A funny thing happened on the way to the Bush administration’s justification of the National Security Agency’s domestic spying program: It became even more obvious that it was not only not necessary, but could not have survived the usual checks and balances built into what I will quaintly refer to as the American political system.
It was Gen. Michael V. Hayden, the former NSA chief who is now deputy director of national intelligence, who spilled the beans amidst a big administration blitz led by King George himself to sell the once secret spying program in the run-up to mid-term elections.

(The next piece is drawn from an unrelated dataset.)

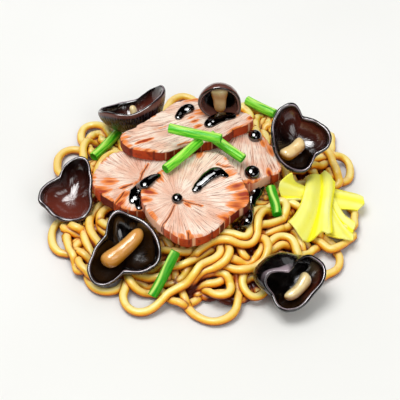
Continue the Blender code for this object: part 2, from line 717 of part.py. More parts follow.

Hayden stressed that the program “is not a drift net over Dearborn or Lackawanna or Freemont, grabbing conversations that we then sort out by these alleged keyword searches or data-mining tools or other devices that so-called experts keep talking about. This is targeted and focused.”
This is important, as
Kevin Drum and others note today, because that means the NSA program isn’t some kind of humongous data-mining operation that could not have been foreseen when the Foreign Intelligence Security Act was passed, but is exactly the kind of eavesdropping that the secret court established by FISA already routinely approves
in accordance with established law.
Or let's assume for the moment that Hayden is not being entirely up front and the NSA program was outside FISA's scope. Why not simply go to Congress, which has given the White House virtually all it wants to fight the War on Terror, and ask it to amend FISA or pass a new law.
Because, methinks, Hayden is indeed not being candid -- and the whole bunch of 'em are hiding something big.